Gewalt seiner Anhänger zu verurteilen weigert sich Trump

  01 September 2020    Gelesen: 736
Gewalt seiner Anhänger zu verurteilen weigert sich Trump

Auch auf Nachfrage hat sich der US-Präsident nicht von den Vorfällen in Portland und Kenosha distanziert. Die tödlichen Schüsse eines seiner Sympathisanten stellte er als Notwehr dar.

Die Aufnahmen aus der Stadt Kenosha hatten in der vergangenen Woche für Bestürzung gesorgt. Ein 17-Jähriger war mit einem Sturmgewehr durch die Straßen gezogen und hatte schließlich mutmaßlich zwei Menschen erschossen und eine weitere Person schwer verletzt. Nun hat sich Präsident Donald Trump zu dem Vorfall geäußert - und eine Verurteilung der Schüsse ausdrücklich vermieden.

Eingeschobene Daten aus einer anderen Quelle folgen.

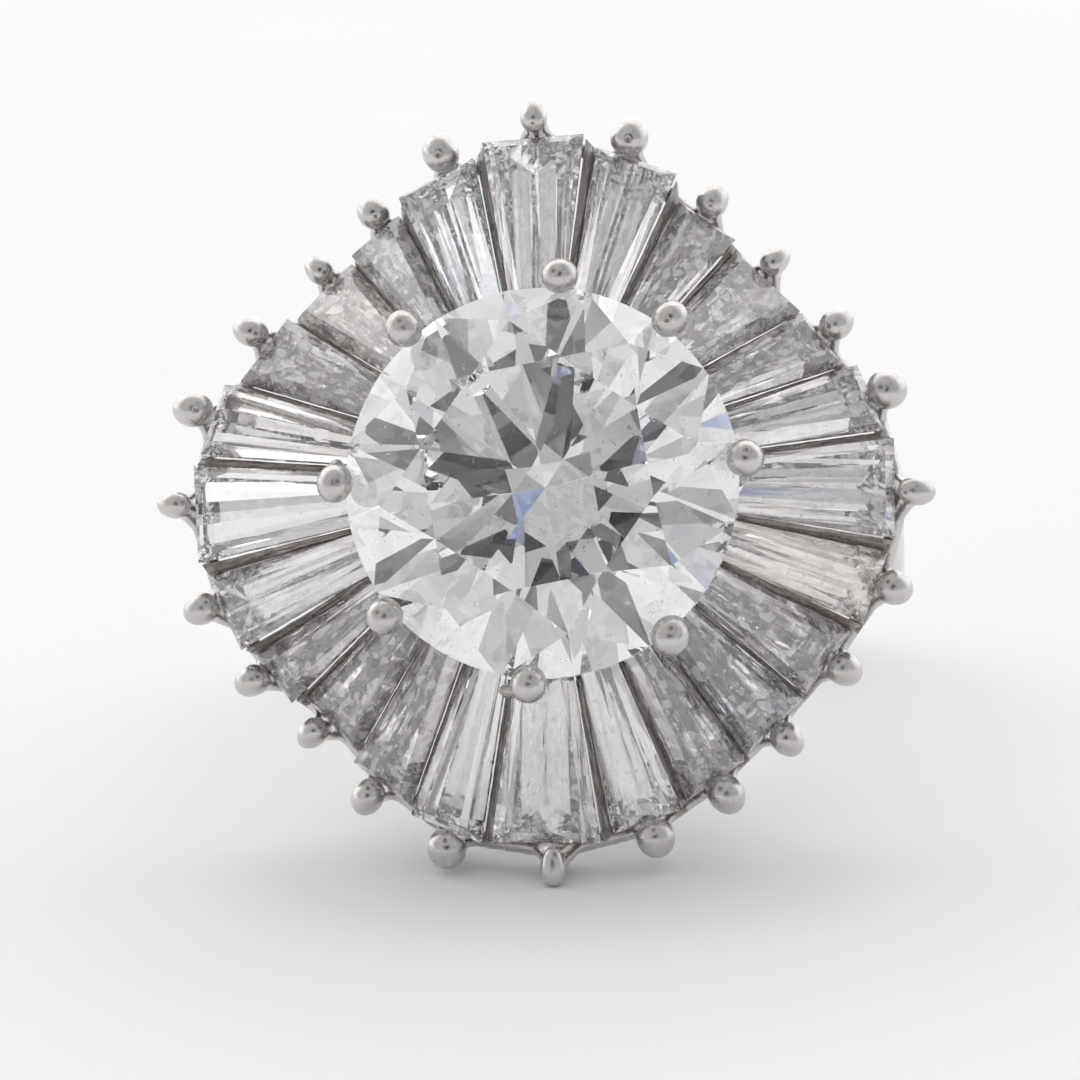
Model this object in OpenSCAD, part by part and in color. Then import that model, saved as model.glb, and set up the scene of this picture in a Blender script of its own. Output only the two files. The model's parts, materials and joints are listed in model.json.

"Wir haben alle dieselben Aufnahmen gesehen. Er versuchte, von ihnen wegzukommen, vermute ich", so Trump im Weißen Haus mit Blick auf die Konfrontation zwischen dem Teenager und Gegendemonstranten. In der Stadt in Wisconsin waren nach den Polizeischüssen auf den Schwarzen Jacob Blake viele Menschen auf den Straßen unterwegs gewesen, es kam zu erheblichen Sachbeschädigungen. "Dann ist er gestürzt und sie haben ihn sehr brutal angegriffen", so Trump weiter.

Im Wahlkampf versucht er derzeit, sich als Law-and-Order-Präsident darzustellen. Kritiker, darunter sein demokratischer Herausforderer Joe Biden, werfen ihm vor, dafür Gewalt und die Spaltung der Gesellschaft noch zu befeuern.

Über die tödlichen Schüsse von Kenosha sagt der US-Präsident weiter: "Es wird derzeit untersucht. Aber ich glaube, er war in einer sehr brenzligen Situation - und wäre vermutlich umgebracht worden." Nach bisherigem Stand der Ermittlungen hatten die beiden späteren Todesopfer versucht, dem Teenager das AR-15-Gewehr abzunehmen, als dieser auf sie schoss.

Der 17-Jährige soll in der Vergangenheit eine Trump-Wahlveranstaltung besucht und in den sozialen Medien Sympathien für den Präsidenten und Pro-Polizei-Gruppen gezeigt haben. Ihm wird unter anderem zweifacher Mord vorgeworfen. Sein Anwalt hat angekündigt, die Schüsse als Selbstverteidigung darstellen zu wollen. Auf Fox News, einem der erklärten Lieblingssender des Präsidenten, hatte sich Moderator Tucker Carlson positiv über das Vorgehen des jungen Manns geäußert.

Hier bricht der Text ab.